You see Debroos there lies the rub.
Individuals have no power, no influence, and no say in what happens.
Individuals can be ignored, insulted, and patronised by councils.
Its only when individuals get together to form a union with a central goal that they are taken seriously. Councils like this get away with this because no one is there to stop them. I applaud everyone who wrote, but the sooner we get organised, the sooner we will be listened to.


----------



## izwozral (Jul 4, 2020)

mjvw said:


> Last trip to Cornwall we had to use campsites it was packed everywhere nice place, probably wont go again, wanted to say I had been to lands end.
> I found lands end was very commercial and expensive to park and not that spectacular, I got wrong for trying to grab a quick selfy at the post by a security guard.
> The spot was reserved for the official photographer.



My Aussie sister in law wanted to see Lands End [she is a real box ticker] and it had been 50 years since I'd been, I was shocked to see a barrier across the road and you had to pay to get through. I just turned around, just a pile of rock and lots of sea at the end of the day.


----------



## vanmandan (Jul 4, 2020)

did Cornwall 60 years ago when I was a kid....... wont be going back .
will spend my money elsewhere.


----------



## Fisherman (Jul 4, 2020)

[


vanmandan said:


> did Cornwall 60 years ago when I was a kid....... wont be going back .
> will spend my money elsewhere.



Ok I get your drift but what happens if Dorset, Suffolk, Somerset, Cumbria, and most of England do what Cornwall is doing. What’s required is not us heading elsewhere because of what they have done. What’s required is for them to justify their ridiculous actions. And that won’t happen until things change. What we need are rights, and what’s required in the rest of the uk is something similar to the land reform act we have in Scotland, but giving us equal status to cars and other road vehicles. No one is asking Cornwall to build aires just deal with the issue in a reasonable balanced manner. Take down the biased signage and the barriers. Make provision for Motorhome owners who have paid all of their taxes and who are decent law abiding people.
They and others are getting away with this because we are law abiding, decent, and considerate. If we were as they portray us their parking bans would be ineffective.
Anyway I drove a car in Cornwall years ago, and that was bad enough. The thought of driving a 2.35m wide motorhome terrifies me.


----------



## witzend (Jul 4, 2020)

Debroos said:


> the Cornish who are left really do want you to drop your money off at the bridge and sod off home!

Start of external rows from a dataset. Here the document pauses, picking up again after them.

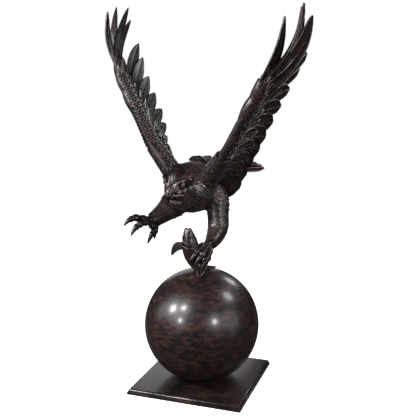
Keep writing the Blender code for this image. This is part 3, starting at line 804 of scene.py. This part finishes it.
# %% [markdown]
# At the wrist the short feathers of the thumb make two overlapping lobes on the leading
# edge, and the upper arm wears a smooth sleeve of plumage with a crisp end at the elbow.
# Both are short limbs laid over the arm's tube.

# %% Thumb lobes and sleeves
THUMB_LOBES = ((0.700, 0.0255), (0.835, 0.0235))
LOBE_REACH = 0.17
LOBE_SHARES = (0.78, 0.98, 1.0, 0.82)
LOBE_FORWARD = TURN @ Vector((0.0, -1.0, 0.0)) * 0.004
smooth_parts = []
for side in SIDES:
    for last, radius in THUMB_LOBES:
        last += 0.035 if side > 0 else 0.0
        places = [arm_tube(side, last - LOBE_REACH + LOBE_REACH * step / 3)[0] + LOBE_FORWARD
                  for step in range(4)]
        radii = [radius * share for share in LOBE_SHARES]
        smooth_parts.append(limb("thumb_lobe", places, radii, 12, 5))
    sleeve = [arm_tube(side, share)[0] for share in (0.01, 0.09, 0.17, 0.24)]
    smooth_parts.append(limb("sleeve", sleeve, (0.0395, 0.0370, 0.0345, 0.0325), 12, 5))
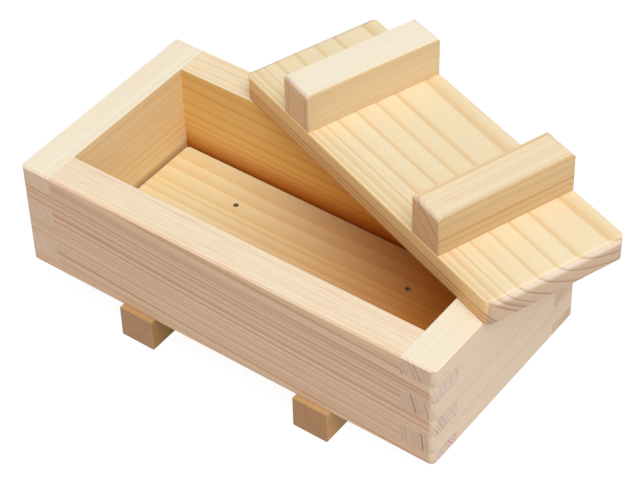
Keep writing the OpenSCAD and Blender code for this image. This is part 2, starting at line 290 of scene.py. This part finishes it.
def wood(node, grain, pith, colours, end, rings=None, spacing=2.0, faces=(), edge=None, corner=None,
         rounded=None, end_from=0.35, streaks=(), lines=0.3, grit=0.4, painted_far_shade=None, painted_crease_shade=None, holes=(),
         seed=0.0):
    """Gives a node planed softwood whose years run round an axis along the grain through pith.

    colours is the pale wood of a year's start and the dark wood of its end. end is the same on end
    grain, rounded where that is rounded over, edge on the slanting top edges, corner on the upright
    ones, and faces on the faces that look one way; those face colours are partly the wood's own on
    that cut and partly painted shade, warmer and darker on faces that sit in shade. rings lists the
    radii where the years end, or else they are spacing wide, and streaks are (radius, width,
    strength) of darker years. lines and grit are how strong the long lines and the fibres are. blush
    and foot are (tint, from, to), painted shade for the warm shade deep inside the box: faces take on
    a painted warmer, darker tint that grows along the grain, for the shade under the lid, and those
    that look to the front take one lower down, for the shade in the crease above the base board.
    holes are the (x, y) of nail holes, in metres, and their walls are painted dark as the shade in them.
    """
    side = Z.cross(grain).normalized()
    turn = Matrix((grain, side, grain.cross(side))).transposed().to_euler()
    nodes = Nodes("wood_" + node)
    coords = nodes.add("ShaderNodeTexCoord")
    place, normal = coords.outputs["Object"], coords.outputs["Normal"]
    inputs = {"Vector": place, "Location": at(pith), "Rotation": turn, "Scale": (MM,) * 3}
    point = nodes.add("ShaderNodeMapping", inputs, vector_type="TEXTURE").outputs[0]

    late, streaked = growth(nodes, point, rings, spacing, streaks, seed)
    fine = nodes.noise(point, (0.02, 1.3, 1.3), 3.0, seed)
    broad = nodes.noise(point, (0.006, 0.12, 0.12), 2.0, seed + 5)
    long = nodes.noise(point, (0.003, 0.9, 0.9), 3.0, seed + 9)
    late = nodes.math("ADD", late, nodes.math("MULTIPLY", nodes.math("SUBTRACT", fine, 0.5), grit))
    lined = nodes.math("ADD", late, nodes.span(long, 0.45, 0.75, -0.2 * lines, lines))

    along, across, upward = (nodes.math("ABSOLUTE", nodes.vector("DOT_PRODUCT", normal, axis))
                             for axis in (grain, side, Z))
    upright = nodes.span(upward, 0.4, 0.2)
    colour = nodes.pair(lined, colours)
    # Face colours by facing are partly the wood's own colour on that cut and partly painted shade, warmer
    # and darker on faces in shade.
    for direction, pale, dark in faces:
        face = nodes.pair(lined, (pale, dark))
        # Painted shade: a warmer, darker tint that grows along the grain, for the shade under the lid.
        if painted_far_shade:
            far = nodes.add("ShaderNodeSeparateXYZ", {0: point}).outputs[0]
            face = nodes.tint(nodes.span(far, painted_far_shade[1], painted_far_shade[2]), face, painted_far_shade[0])
        colour = nodes.mix(facing(nodes, normal, direction), colour, face)
    if edge:
        slant = nodes.math("MULTIPLY", nodes.span(upward, 0.97, 0.85), nodes.span(upward, 0.3, 0.5))
        colour = nodes.mix(slant, colour, nodes.pair(lined, edge))
    turned = nodes.math("MULTIPLY", nodes.span(along, 0.5, 0.65), upright)
    cut = nodes.math("MAXIMUM", nodes.span(along, end_from, end_from + 0.1), turned)
    thin = nodes.math("POWER", nodes.math("MAXIMUM", late, 0.0), 1.6)
    face = nodes.tint(streaked, nodes.pair(thin, end), STREAK)
    if rounded:
        face = nodes.mix(nodes.span(upward, 0.25, 0.6), face, nodes.pair(thin, rounded))
    colour = nodes.mix(cut, colour, face)
    if corner:
        slant = nodes.span(nodes.math("MAXIMUM", along, across), 0.99, 0.93)
        colour = nodes.mix(nodes.math("MULTIPLY", slant, upright), colour, nodes.pair(late, corner))

    fibres = nodes.span(fine, 0.35, 0.75, 0.0, 0.12)
    patches = nodes.span(broad, 0.35, 0.75, 0.0, 0.1)
    colour = nodes.tint(nodes.math("ADD", fibres, patches), colour, WARM)
    # Painted shade: faces that look to the front darken lower down, for the shade in the crease above the
    # base board.
    if painted_crease_shade:
        height = nodes.vector("DOT_PRODUCT", place, (0, 0, 1))
        low, high = (at((0, 0, z)).z for z in painted_crease_shade[1:])
        deep = nodes.span(height, high, low, smooth=True)
        colour = nodes.tint(nodes.math("MULTIPLY", deep, facing(nodes, normal, -Y)), colour, painted_crease_shade[0])
    # Painted shade: each nail hole's walls and a thin ring round its mouth are painted dark, for the shade
    # down in the hole.
    for x, y in holes:
        away = nodes.vector("SUBTRACT", nodes.vector("MULTIPLY", place, (1, 1, 0)), (x, y, 0))
        inside = nodes.span(nodes.vector("LENGTH", away), HOLE_RADIUS + 0.2 * MM, HOLE_RADIUS - 0.05 * MM)
        colour = nodes.mix(inside, colour, rgb(HOLE_SHADE))

    smooth = nodes.span(late, 0.0, 1.0, 0.62, 0.52)
    rough = nodes.math("ADD", smooth, nodes.span(fine, 0.3, 0.7, -0.05, 0.05))
    height = nodes.math("ADD", fine, nodes.math("MULTIPLY", late, 0.5))
    bump = nodes.add("ShaderNodeBump", {"Height": height, "Strength": 0.25, "Distance": 0.0001}).outputs[0]
    inputs = {"Base Color": colour, "Roughness": rough, "Normal": bump, "Specular IOR Level": 0.3}
    surface = nodes.add("ShaderNodeBsdfPrincipled", inputs).outputs[0]
    nodes.add("ShaderNodeOutputMaterial", {"Surface": surface})
    dress(node, nodes.owner)


def nail_places(pair):
    """Where the two nails of a node stand, seen from above, in metres."""
    low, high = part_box(pair)
    half = (high[0] - low[0]) / 2
    return [(low[0] + half, low[1] + half), (low[0] + half, high[1] - half)]


def dress(node, material):
    """Gives all of a node's faces one material."""
    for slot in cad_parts[node].material_slots:
        slot.link = "OBJECT"
        slot.material = material


def soften(node, width):
    """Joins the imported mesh's split corners and rounds its edges a little."""
    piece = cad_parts[node]
    weld = piece.modifiers.new("weld", "WELD")
    weld.merge_threshold = 0.01 * MM
    flat = piece.modifiers.new("flat", "DECIMATE")
    flat.decimate_type = "DISSOLVE"
    flat.angle_limit = math.radians(0.5)
    bevel = piece.modifiers.new("edges", "BEVEL")
    bevel.limit_method = "ANGLE"
    bevel.angle_limit = math.radians(25)
    bevel.width = width * MM
    bevel.segments = 2
    bevel.harden_normals = True


def steel(node):
    """Nail wire, a little scuffed, its colour darkened as painted shade for heads that sit deep in their
    holes.
    """
    nodes = Nodes("steel_" + node)
    point = nodes.add("ShaderNodeTexCoord").outputs["Object"]
    scuff = nodes.noise(point, (900.0, 900.0, 300.0), 3.0)
    # Painted shade: both colours are darker than bare steel, for the shade deep in the nail holes.
    colour = nodes.mix(scuff, rgb("1A1816"), rgb("302C28"))
    rough = nodes.span(scuff, 0.2, 0.8, 0.28, 0.5)
    inputs = {"Base Color": colour, "Metallic": 1.0, "Roughness": rough}
    surface = nodes.add("ShaderNodeBsdfPrincipled", inputs).outputs[0]
    nodes.add("ShaderNodeOutputMaterial", {"Surface": surface})
    dress(node, nodes.owner)


bpy.context.scene.view_settings.view_transform = "Standard"
add_camera()
add_floor()
add_light()

# The faces colours below are partly painted shade: inner faces, sides and ends are warmer and darker than
# the tops where they sit in shade.
CORNER = ("E6D0B8", "DCC1A8")
LONG_WALL_END = ("E7CFBF", "AA8A80")
wood("front_wall", Vector((0.9986, 0, -0.0523)), (0, 50, 83), ("FCECD0", "F2CCAE"), LONG_WALL_END,
     spacing=1.6, faces=((-Y, "EACCAC", "CD987C"), (Y, "F3DDAA", "E2B070")), edge=("F8DCB6", "EEC094"),
     corner=CORNER, end_from=0.85, lines=0.4,
     streaks=((114.6, 0.5, 0.5), (116.0, 0.4, 0.5), (117.6, 0.6, 0.5), (119.6, 0.4, 0.4)),
     seed=1.0)
# back_wall and base_board carry painted shade: blush for the shade under the lid, foot for the shade in the
# crease above the base board.
wood("back_wall", Vector((0.999, 0, -0.04)), (0, -40, 96), ("FFEECB", "F6D3A2"), ("E2C6AC", "A88468"),
     spacing=3.2, faces=((-Y, "F5CE84", "E4AB61"),), corner=CORNER, end_from=0.85, lines=0.12, grit=0.2,
     painted_far_shade=("FFE6A9", -60, 20), painted_crease_shade=("CC9450", 11, 27), seed=2.0)
wood("left_end_wall", Y, (-241, 0, -26), ("FEF5DE", "F9E9CC"), ("ECCFB5", "C9A88E"),
     faces=((X, "F6E0B4", "EDCE98"),), edge=("FBECD0", "F6E2C0"), corner=CORNER,
     end_from=0.85, lines=0.08, seed=3.0)
wood("right_end_wall", Y, (-19, 0, -6), ("FDF5DE", "F9EBCE"), ("E2C4AC", "AA846A"), spacing=1.5,
     faces=((X, "EAD7BF", "E4CCB2"), (-X, "F3DDAA", "E8C68A")), edge=("FBECD0", "F6E2C0"),
     corner=CORNER, end_from=0.85, streaks=((134.0, 0.9, 1.0), (143.4, 0.6, 1.2), (140.8, 0.5, 0.8)),
     seed=4.0)
wood("base_board", X, (0, 60, -120), ("F5EBC2", "EFD7A0"), ("E8C898", "B08A5C"),
     rings=[133, 135.2, 137.2, 140.2, 141.5, 143.8, 147.2, 151.3, 156.5, 162.3],
     faces=((Z, "F5EBC2", "EFD7A0"),), painted_far_shade=("DAA05E", -70, 70), lines=0.15, grit=0.15,
     holes=nail_places("base_nails_left") + nail_places("base_nails_right"), seed=5.0)
wood("cleat_left", Y, (-90, 0, 30), ("CFA873", "B98A55"), ("BD9370", "9A7350"), spacing=1.6,
     faces=((X, "B08A52", "987036"),), seed=6.0)
wood("cleat_right", Y, (90, 0, 10), ("D2AC78", "BA8C55"), ("BD9268", "926A42"), spacing=1.8,
     faces=((X, "CBA372", "B3844F"),), seed=7.0)
wood("lid_board", ALONG_LID, on_lid(0, 50.7, 166.6), ("FBECC8", "EFD09C"), ("D6BAA0", "AA866C"),
     rings=[94.5, 99.8, 104.7, 110.6, 117.1, 121.6, 124.9, 127.4, 134.6, 136.4, 138.2],
     faces=((-ACROSS_LID, "FFDAA0", "CE9056"),), rounded=("EFDCC8", "CDAE94"), end_from=0.5,
     lines=0.1, grit=0.1, seed=8.0)
wood("bar_left", ACROSS_LID, on_lid(-120, 0, 88), ("FDF6E0", "F9EBCC"), ("F2D0A8", "B98864"), spacing=2.2,
     faces=((ALONG_LID, "E9D3AB", "D9AE75"),), rounded=("F6E2CE", "DDBBA2"), end_from=0.4, seed=9.0)
wood("bar_right", ACROSS_LID, on_lid(0, 0, 20), ("FAE8C6", "EECB98"), ("E8BF91", "A37450"), spacing=1.7,
     faces=((ALONG_LID, "DBBE91", "C89B64"),), rounded=("F0D8BC", "D0A88A"), end_from=0.4, grit=0.3,
     seed=10.0)
for name in ("base_nails_left", "base_nails_right", "bar_nails_left", "bar_nails_right"):
    steel(name)

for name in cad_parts:
    soften(name, 0.1 if "nails" in name else 0.25)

There arn't many Cornish left and they arn't taking your money your giving it to the English who live here. To be classed as Cornish You and Both your parents have to have been born here


----------



## Fisherman (Jul 4, 2020)

witzend said:


> There arn't many Cornish left and they arn't taking your money your giving it to the English who live here. To be classed as Cornish You and Both your parents have to have been born here



Wonder how Cliff Richard must feel.
His dad was English, his mother Welsh, and he was born in India.

Also what happens if your grandparents were not born in Cornwall.
That would mean by that definition you would be Cornish but your parents would not.
Saint Piran has a lot to answer for


----------



## witzend (Jul 4, 2020)

mjvw said:


> I found lands end was very commercial and expensive to park and not that spectacular, I got wrong for trying to grab a quick selfy at the post by a security guard. The spot was reserved for the official photographer.


Another example of The Cornish holding out the hands for money.


> In 1987, *Peter de Savary* outbid *the National Trust* to purchase Land's End for almost £7 million


Another nice sounding Cornish name


----------



## Debroos (Jul 4, 2020)

witzend said:


> There arn't many Cornish left and they arn't taking your money your giving it to the English who live here. To be classed as Cornish You and Both your parents have to have been born here



Actually I have to take issue with that, having known a lot of Cornish folk.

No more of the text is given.